Esta afirmación, que muchos pueden aceptar por venir de donde viene y por lo sencillo del argumento, no distingue entre dos tipos de flujos de capital que hay que distinguir para no confundir más las cosas. Cuando se habla de «avalancha de capitales privados» muchos entenderán que se está hablando de inversiones directas. Pues bien, es, desde luego, inexacto que las grandes inversiones extranjeras directas recibidas por Argentina en el decenio de los noventa hayan «huido» del país. Las grandes inversiones en telecomunicaciones, sector petrolífero, fondos de pensiones, banca y otros sectores siguen en Argentina, no han huido, y son, a veces, las que más duramente están sufriendo las consecuencias del desastre.

Si hablamos de la deuda externa argentina y, en particular, la deuda pública, es absurdo hablar de «huida». Simplemente, los prestamistas internacionales (ya fueran bancos, fondos de inversión, fondos de pensiones, compañías de seguros, inversores privados, etc.) fueron elevando los tipos de interés que exigían a Argentina para nuevas financiaciones o para refinanciar las deudas existentes. Iban elevando su precio, porque había cada vez más demanda de financiación desde Argentina y menos oferta desde los mercados, debido a la creciente desconfianza –bien justificada a la vista de lo ocurrido– por lo que estaba pasando. Considerar esta conducta por parte de los prestamistas como una «huida» no tiene sentido. En suma, echar culpas a los mercados financieros internacionales por haber prestado a Argentina fondos, que finalmente Argentina no podrá devolver –o no podrá devolver en gran medida– es un argumento que gustará a algunos, será «políticamente correcto» para cierta izquierda «antiglobalizadora», pero es, realmente, tan falso como cínico. .

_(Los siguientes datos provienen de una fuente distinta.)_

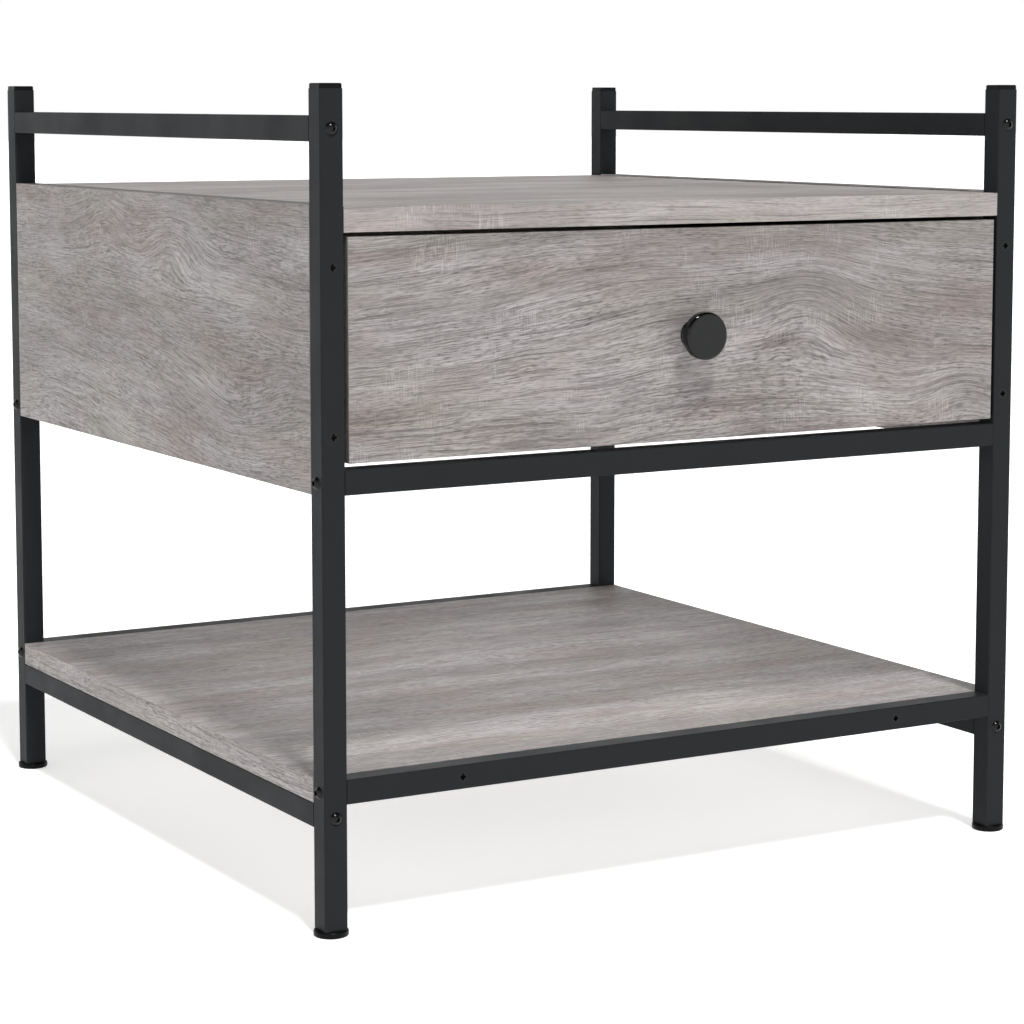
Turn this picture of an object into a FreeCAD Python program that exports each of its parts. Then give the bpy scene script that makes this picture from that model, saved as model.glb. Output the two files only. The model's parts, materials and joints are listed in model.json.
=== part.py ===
"""Side table with one drawer: a knock-down frame of square steel tube that
holds laminated boards, with the drawer on two telescopic slides.

Frame: +Z up, the drawer opens towards -Y, millimetres. The origin is on the
floor, under the middle of the whole table, knob and feet included.
"""

import FreeCAD, Part
import math
import os
import re
import Sketcher

Vector = FreeCAD.Vector
Rotation = FreeCAD.Rotation
UP = Vector(0, 0, 1)
DOWN = Vector(0, 0, -1)
RIGHT = Vector(1, 0, 0)
BACK = Vector(0, 1, 0)
SIDES = {"left": -1, "right": 1}
ENDS = {"front": -1, "back": 1}

doc = FreeCAD.newDocument("side_table")

# ---------------------------------------------------------------- sizes
SIZES = {
    # whole table
    "table_width": 510,
    "table_depth": 510,
    "table_height": 500,
    # steel tube of the frame
    "tube_side": 15,
    "tube_wall": 1.2,
    "tube_corner": 1.0,
    # laminated boards
    "board_thickness": 15,
    "board_arris": 0.4,
    "panel_proud": 1.0,
    # levels, from the top of the posts downwards and from the floor upwards
    "top_drop": 70.5,
    "top_rail_drop": 18.5,
    "bay_height": 137.5,
    "shelf_level": 94,
    # plastic post caps and feet
    "cap_lip": 3,
    "cap_inset": 0.3,
    "cap_edge": 1.0,
    "cap_plug": 9,
    "foot_diameter": 21,
    "foot_height": 4,
    "foot_edge": 1.2,
    "foot_plug": 12,
    "plug_clearance": 0.05,
    # frame bolts and the threaded plugs in the rail ends
    "bolt_diameter": 5,
    "bolt_head": 8,
    "bolt_dome": 2.4,
    "bolt_socket": 3,
    "bolt_hole_play": 0.1,
    "end_plug_length": 15,
    "end_plug_clearance": 0.05,
    # countersunk screws
    "screw_diameter": 4,
    "screw_head": 6.8,
    "screw_play": 0.05,
    "panel_screw_length": 45,
    "panel_screw_rise": 34.5,
    "panel_screw_drop": 36,
    "shelf_screw_length": 40,
    "shelf_screw_inset": 77.5,
    "small_screw": 3.5,
    "small_head": 6.5,
    "small_screw_length": 10,
    # back panel
    "back_thickness": 5,
    "back_rebate": 4,
    "back_side_play": 0.3,
    "back_rise": 2,
    "back_screw_length": 13,
    "back_screw_pitch": 160,
    # cam fittings
    "cam_diameter": 12,
    "cam_depth": 9.5,
    "cam_setback": 24,
    "cam_play": 0.1,
    "cam_shank": 6,
    "cam_thread": 5,
    "cam_thread_length": 11,
    "top_cam_pitch": 300,
    # drawer
    "front_side_gap": 2.5,
    "front_top_gap": 2.5,
    "front_bottom_gap": 3.5,
    "drawer_board": 12,
    "drawer_back_room": 45,
    "drawer_rise": 10,
    "drawer_side_height": 100,
    "drawer_bottom_thickness": 4,
    "drawer_bottom_rise": 10,
    "groove_depth": 5,
    "groove_play": 0.2,
    "drawer_screw_length": 30,
    "drawer_fixing_inset": 20,
    # knob
    "knob_head": 29.6,
    "knob_base": 17,
    "knob_neck": 13.6,
    "knob_reach": 18,
    "knob_foot": 1.6,
    "knob_rim": 3.2,
    "knob_bevel": 2.0,
    "knob_screw": 4,
    "knob_screw_head": 8,
    "knob_screw_grip": 9,
    # telescopic slides
    "slide_setback": 3,
    "slide_end_room": 27,
    "slide_rise": 58,
    "slide_thickness": 12.7,
    "slide_height": 35,
    "slide_wall": 1.2,
    "slide_lip": 1.0,
    "slide_edge_gap": 1.5,
    "slide_play": 0.4,
    "ball_diameter": 3.2,
    "ball_play": 0.05,
    "ball_pitch": 35,
    "cage_wall": 1.0,
    "cage_length": 170,
    "cage_setback": 105,
    "cage_pocket_play": 0.1,
    "slide_screw_inset": 35,
}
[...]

Al final, en esta cuestión, como en tantas otras, los atajos no funcionan. Argentina sólo saldrá de su historia de desastres cuando la sociedad y sus dirigentes cambien su forma de entender la realidad de su país, el contexto internacional y actúen en consecuencia. ¿Qué más tiene que ocurrir para que sobrevengan estos cambios y Argentina recupere la confianza de los demás países, de los mercados financieros internacionales, y, no menos importante, la confianza en sí mismos? No lo sabemos.